How one answers the Baby Hitler question can reveal a lot about one’s moral philosophy. Religious people, for example, tend to say it would be wrong to murder Hitler in his cradle.

"The truth is no pro-life person would kill Baby Hitler…Baby Hitler was a baby," said conservative commentator Ben Shapiro, an orthodox Jew, during a 2019 pro-life rally. “What you presumably want to do with Baby Hitler was take Baby Hitler out of Baby Hitler’s house, and movie Baby Hitler into a better house where he will not grow up to be Hitler.”

Progressives tend to have fewer qualms about snuffing out a diaper-wearing Hitler. Writing at Vox in response to Shapiro’s talk, Dylan Matthews called Shapiro’s comments “baffling.”

“You don't have to be a die-hard utilitarian to think one baby is an acceptable price to pay to save tens of millions of lives,” wrote Matthews.

To be fair, Matthews adds that certain “strong assumptions” must be met before such an action should be taken. Would killing Baby Hitler actually prevent millions from dying? What would the ramifications be?

He goes on to discuss the larger ethics of consequentialism, a philosophical framework that suggests actions are moral or immoral depending on the consequences that result from them.

‘The Most Monstrous Deeds in History’

Though Baby Hitler and time traveling murder questions are relatively new, questions surrounding the morality of utilitarianism and consequentialism are not.

In his masterpiece Crime and Punishment, the Russian writer Fyodor Dostoevsky explored this very subject. The novel centers on a young law-school dropout named Raskolnikov who rationalizes the murder of an unscrupulous old woman—a “useless, nasty, pernicious louse”—reasoning it would allow him to perform great deeds by lifting him out of poverty.

Raskolnikov is keenly aware that a lot of the most powerful people in history did atrocious things on their way to the top, and Crime and Punishment, like “Cradle of Darkness,” toys with a simple question: can an evil act (murder) be justified if its consequences are sufficiently positive?

How we choose to answer this question is incredibly important, and history shows why.

The Civil Rights Movement in America would have looked a great deal different if its leader, Dr. Martin Luther King Jr., had seen violence as a moral and appropriate tool for social revolution. But King determined that violence, even when carried out for a just cause, ultimately undermines peace and justice.

“In spite of temporary victories, violence never brings permanent peace,” King wrote in his 1964 Nobel Peace Prize speech. “It solves no social problem; it merely creates new and more complicated ones.”

Essentially, King saw that the means we use matter more than the ends we seek. This is a truth FEE founder Leonard Read understood well.

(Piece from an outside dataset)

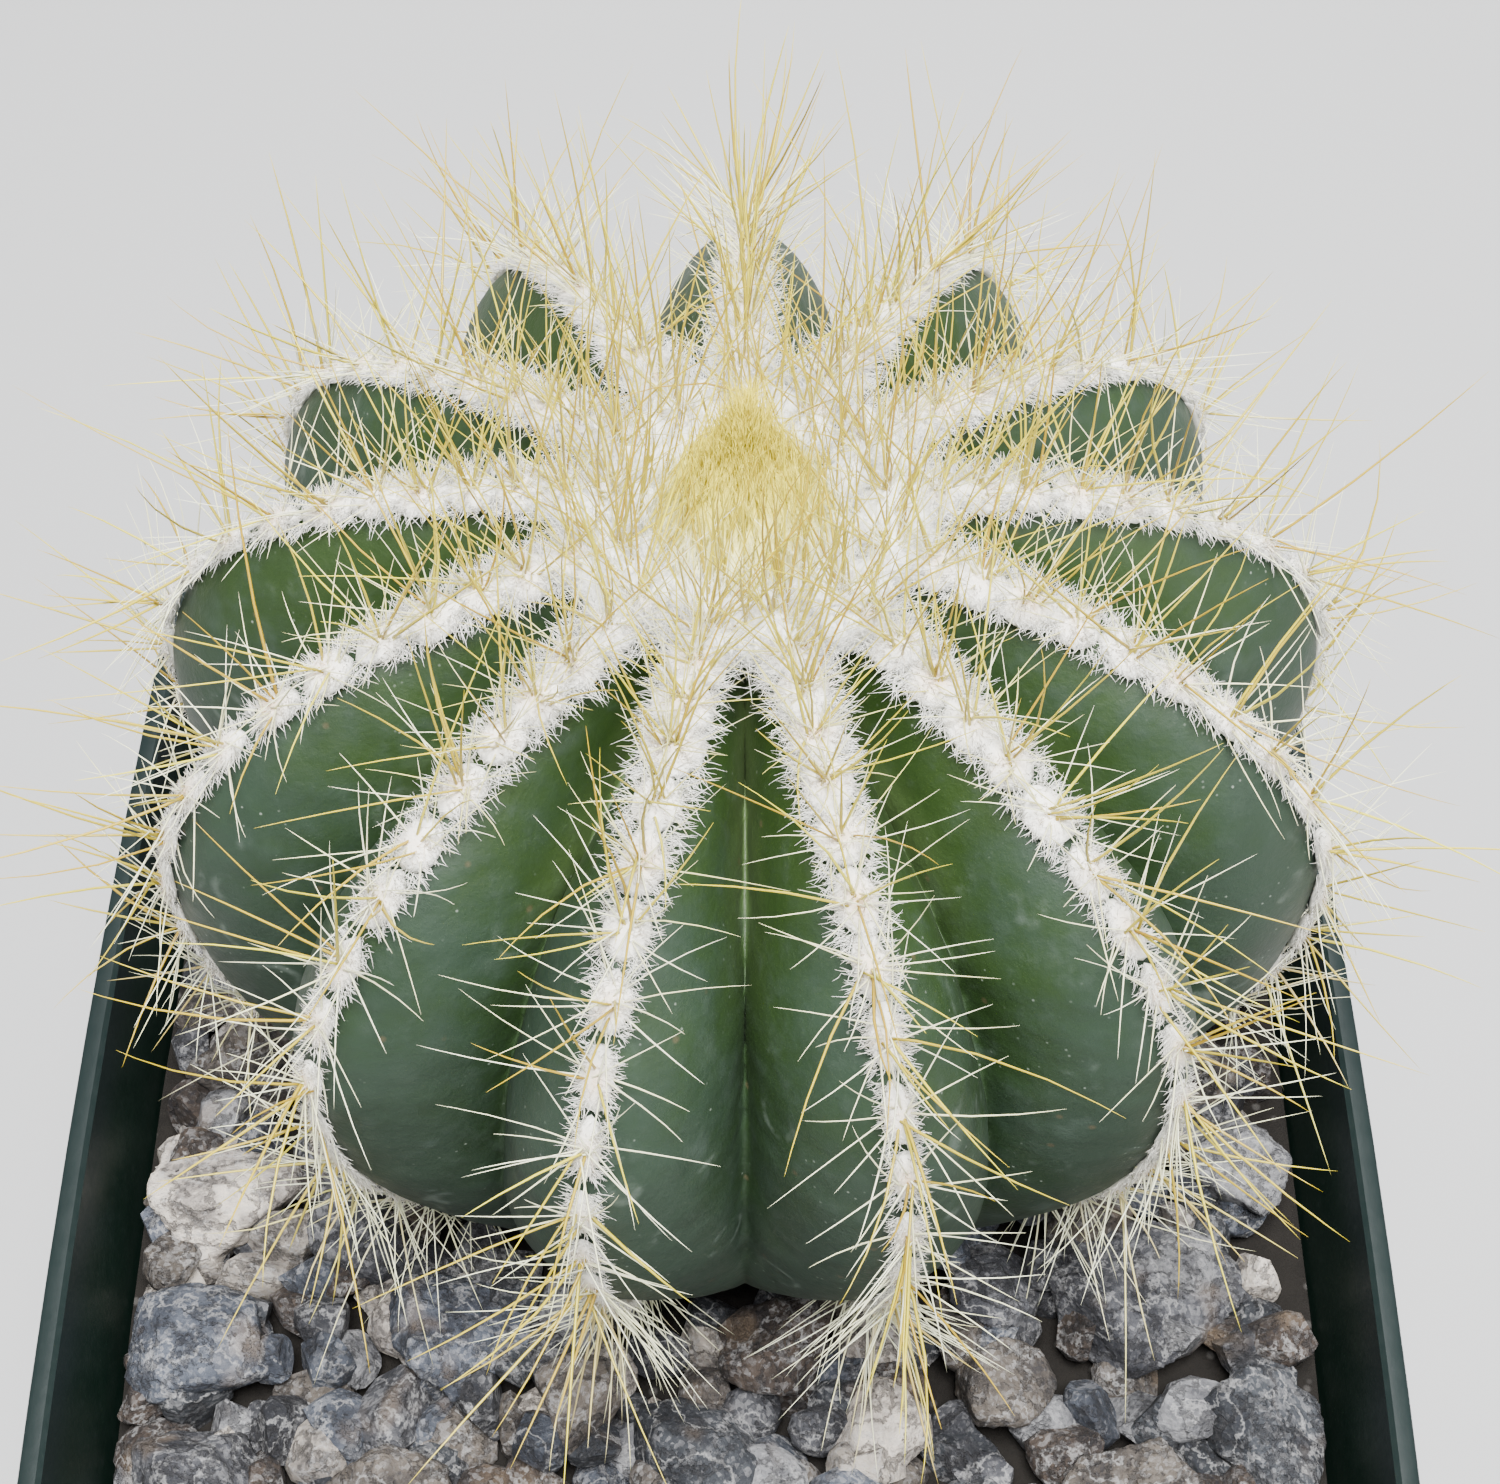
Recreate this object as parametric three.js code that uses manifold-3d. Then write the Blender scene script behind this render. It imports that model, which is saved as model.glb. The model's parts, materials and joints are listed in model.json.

"Ends, goals, aims are but the hope for things to come…They are not a part of the reality… from which may safely be taken the standards for right conduct. They are no more to be trusted as bench marks than are day dreams or flights of fancy. Many of the most monstrous deeds in human history have been perpetrated in the name of doing good—in pursuit of some 'noble' goal. They illustrate the fallacy that the end justifies the means."

This is why the “would you kill Baby Hitler” question is important. It can shed light on to what extent people are comfortable committing an evil act (murdering an innocent child) to achieve a “greater good.”

The reality is many people are comfortable with unjust actions as long as they believe or can be convinced they’ll achieve a greater good. But as Dostoevsky, MLK, and Read all understood, the evil we commit immediately becomes part of reality, while the “greater good” we seek is often frustratingly elusive.

This, as it happens, is something Katherine Heigl’s time-traveling character learns in “Cradle of Darkness.”

The Twilight Zone might be a work of fiction, but the moral ethics of the episode are sound—and it reminds us of the danger of committing evil acts to achieve desired outcomes.